Personal Intro: Few personal facts: I'm a biracial female (half Indian, half White). I'm a survivor of adolescent sexual abuse and am on the board of a non-profit that provides therapy and educational programs to adolescent girls who have experienced sex-trafficking or sexual abuse.
Education: I graduated from Georgetown University in 2016 with a major in Economics and minor in Computer Science and a GPA of 3.47.
Career: From Sept 2016 to March 2019, I worked at Heidrick & Struggles, a top executive search firm, working on executive recruitment projects across the Technology and Financial Services industries. From March 2019 to Present, I moved in-house to Google to do executive recruitment for their senior-most technology executives (makes up the top 5% of leadership at Google).
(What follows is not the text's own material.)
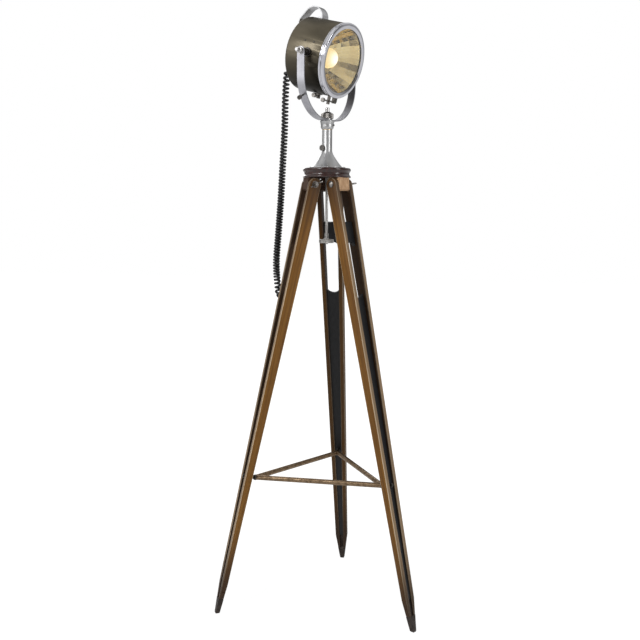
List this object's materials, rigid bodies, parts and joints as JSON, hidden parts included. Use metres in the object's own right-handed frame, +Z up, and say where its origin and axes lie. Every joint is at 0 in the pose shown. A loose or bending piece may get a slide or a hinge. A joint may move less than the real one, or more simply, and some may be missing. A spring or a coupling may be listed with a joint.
{
  "type": "tripod spotlight floor lamp",
  "caption": "Round metal spotlight with a glass lens and grab handle, hung in a yoke on a flared post above a wooden tripod with paired leg boards; a curly cord hangs to one leg.",
  "frame": {"origin": "on the floor, where the tripod's vertical axis meets it, midway between the three feet", "axes": "+Z up; +Y from the tripod's axis towards the back leg; the lamp faces to the right of the camera, 22.5 degrees clockwise from +X"},
  "size_m": [0.58, 0.5045, 1.7157],
  "materials": {
    "leg_wood": "satin, worn edges",
    "filler_wood": "black stained, satin",
    "block_wood": "raw end grain",
    "plate_wood": "dark lacquer",
    "shoe_iron": "dark cast",
    "bright_steel": "bright",
    "dark_steel": "blackened",
    "bronze_rod": "aged bronze",
    "polished_aluminium": "polished",
    "washer_brass": "plain",
    "drum_steel": "satin gunmetal",
    "chrome": "polished",
    "lens_glass": "clear",
    "bulb_glass": "clear",
    "bulb_cap_brass": "plain",
    "reflector_mirror": "warm mirror",
    "gasket_rubber": "matte",
    "holder_plastic": "matte",
    "black_plastic": "matte",
    "cord_rubber": "matte"
  },
  "bodies": {
    "tripod": {"back_leg_boards": "leg_wood", "left_leg_boards": "leg_wood", "right_leg_boards": "leg_wood", "upper_fillers": "filler_wood", "lower_fillers": "filler_wood", "shoes": "shoe_iron", "shoe_pins": "shoe_iron", "hinge_blocks": "block_wood", "hinge_bolts": "bright_steel", "hinge_washers": "bright_steel", "block_screws": "bright_steel", "stretcher_eyes": "shoe_iron", "stretcher_nuts": "bright_steel", "stretcher_rods": "bronze_rod", "head_plate": "plate_wood", "pedestal": "polished_aluminium", "pedestal_screws": "bright_steel", "swivel_washer": "washer_brass", "leg_junction_box": "black_plastic", "leg_cord_gland": "black_plastic", "curly_cord": "cord_rubber"},
    "back_wing": {"back_wing_nut": "bright_steel"},
    "left_wing": {"left_wing_nut": "bright_steel"},
    "right_wing": {"right_wing_nut": "bright_steel"},
    "centre_clamp": {"centre_rod": "bright_steel", "hand_wheel": "bright_steel"},
    "post_screw": {"post_set_screw": "bright_steel"},
    "yoke": {"yoke": "polished_aluminium", "yoke_side_nut": "bright_steel", "swivel_spindle": "bright_steel", "swivel_collar": "polished_aluminium", "collar_grub_screw": "dark_steel", "swivel_nut_washer": "bright_steel"},
    "yoke_side_knob": {"yoke_side_screw": "dark_steel"},
    "swivel_nut": {"swivel_hand_nut": "bright_steel"},
    "lamp_head": {"drum_housing": "drum_steel", "drum_rivets": "dark_steel", "trunnion_plates": "dark_steel", "pivot_bolts": "bright_steel", "pivot_bushes": "dark_steel", "pivot_washers": "bright_steel", "grab_handle": "chrome", "drum_screws": "bright_steel", "underside_bracket": "dark_steel", "reflector": "reflector_mirror", "holder_plate": "dark_steel", "lamp_holder": "holder_plastic", "bulb_cap": "bulb_cap_brass", "bulb_glass": "bulb_glass", "cord_gland": "black_plastic"},
    "near_pivot_knob": {"near_pivot_nut": "bright_steel"},
    "far_pivot_knob": {"far_pivot_nut": "bright_steel"},
    "underside_knob": {"underside_thumb_screw": "bright_steel"},
    "bezel": {"bezel_ring": "chrome", "bezel_lugs": "dark_steel", "lens_glass": "lens_glass", "lens_gasket": "gasket_rubber", "lens_retainer": "dark_steel"},
    "bezel_clamp": {"bezel_clamp_screw": "bright_steel"}
  },
  "joints": [
    {"name": "yoke_swivel", "type": "hinge", "parent": "tripod", "child": "yoke", "pos_m": [0, 0, 1.39], "axis": [0, 0, 1], "range_deg": [-90, 90], "deforming": ["curly_cord"]},
    {"name": "lamp_tilt", "type": "hinge", "parent": "yoke", "child": "lamp_head", "pos_m": [0, 0, 1.5728], "axis": [-0.3833, -0.9236, 0], "range_deg": [-50, 75], "deforming": ["curly_cord"]},
    {"name": "bezel_pull", "type": "slide", "parent": "lamp_head", "child": "bezel", "axis": [0.8915, -0.37, -0.2613], "range_m": [0, 0.07]},
    {"name": "bezel_clamp_turn", "type": "hinge", "parent": "bezel", "child": "bezel_clamp", "pos_m": [-0.00364, -0.04613, 1.45237], "axis": [-0.3833, -0.9236, 0], "continuous": true},
    {"name": "near_pivot_nut_turn", "type": "hinge", "parent": "lamp_head", "child": "near_pivot_knob", "pos_m": [-0.05367, -0.12931, 1.5728], "axis": [-0.3833, -0.9236, 0], "continuous": true},
    {"name": "far_pivot_nut_turn", "type": "hinge", "parent": "lamp_head", "child": "far_pivot_knob", "pos_m": [0.05367, 0.12931, 1.5728], "axis": [0.3833, 0.9236, 0], "continuous": true},
    {"name": "underside_screw_turn", "type": "hinge", "parent": "lamp_head", "child": "underside_knob", "pos_m": [-0.03548, -0.00693, 1.47114], "axis": [-0.3833, -0.9236, 0], "continuous": true},
    {"name": "yoke_side_screw_turn", "type": "hinge", "parent": "yoke", "child": "yoke_side_knob", "pos_m": [-0.04562, -0.10991, 1.45836], "axis": [-0.3385, -0.8155, -0.4695], "continuous": true},
    {"name": "swivel_nut_turn", "type": "hinge", "parent": "yoke", "child": "swivel_nut", "pos_m": [0, 0, 1.414], "axis": [0, 0, 1], "continuous": true},
    {"name": "post_screw_turn", "type": "hinge", "parent": "tripod", "child": "post_screw", "pos_m": [-0.01096, -0.01428, 1.325], "axis": [-0.6088, -0.7934, 0], "continuous": true},
    {"name": "centre_clamp_turn", "type": "hinge", "parent": "tripod", "child": "centre_clamp", "pos_m": [0, 0, 1.064], "axis": [0, 0, 1], "continuous": true},
    {"name": "back_wing_nut_turn", "type": "hinge", "parent": "tripod", "child": "back_wing", "pos_m": [0, 0.0466, 1.222], "axis": [-1, 0, 0], "continuous": true},
    {"name": "left_wing_nut_turn", "type": "hinge", "parent": "tripod", "child": "left_wing", "pos_m": [-0.04036, -0.0233, 1.222], "axis": [0.5, -0.866, 0], "continuous": true},
    {"name": "right_wing_nut_turn", "type": "hinge", "parent": "tripod", "child": "right_wing", "pos_m": [0.04036, -0.0233, 1.222], "axis": [0.5, 0.866, 0], "continuous": true}
  ]
}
GRE Score: 164 Verbal (94th percentile), 167 Quant (89th percentile)
Why MBA: I feel like I have a strong quantitative background due to my academics, and my career thus far has developed my softer skills. That being said, I want to merge the two and become a more quantitative business leader, someone who can utilize data to influence business decisions. This is why I'm pursuing my MBA.
Goals: My short term goal is to join a Human Capital Management (HCM) practice at a consulting firm such as Deloitte or McKinsey. My long term goal is to become Head of HR for a technology company, preferably software, given the expertise I've gained at Google.
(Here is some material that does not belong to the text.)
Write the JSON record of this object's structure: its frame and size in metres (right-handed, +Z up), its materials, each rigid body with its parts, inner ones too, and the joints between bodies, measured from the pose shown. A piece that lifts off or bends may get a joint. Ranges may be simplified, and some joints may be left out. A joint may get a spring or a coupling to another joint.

Location preferences: I'd like to remain on the east coast to be near my partner, but I don't want to stay in the city for grad school (I want to use these two years to take a break from NYC). Stanford and Kellogg are both schools that are interesting enough to me to consider leaving the East Coast for.
Top of mind worries:
1) Stanford's Essay A - I'm struggling around how to tell a compelling / profound story whilst showing leadership/impact
2) my GPA
3) Activities section - I've only been on the board of the non-profit for a little over a year
4) Awards section - the only awards I've received during my career have been "Peer Bonuses" - which are $275 spot bonuses from colleagues who want to thank you for doing an awesome job on something. I've received 21 Peer Bonuses thus far in my ~3 years at Google. But those are the only types of awards I've gotten. How should I be thinking about this part of the application? Any tips?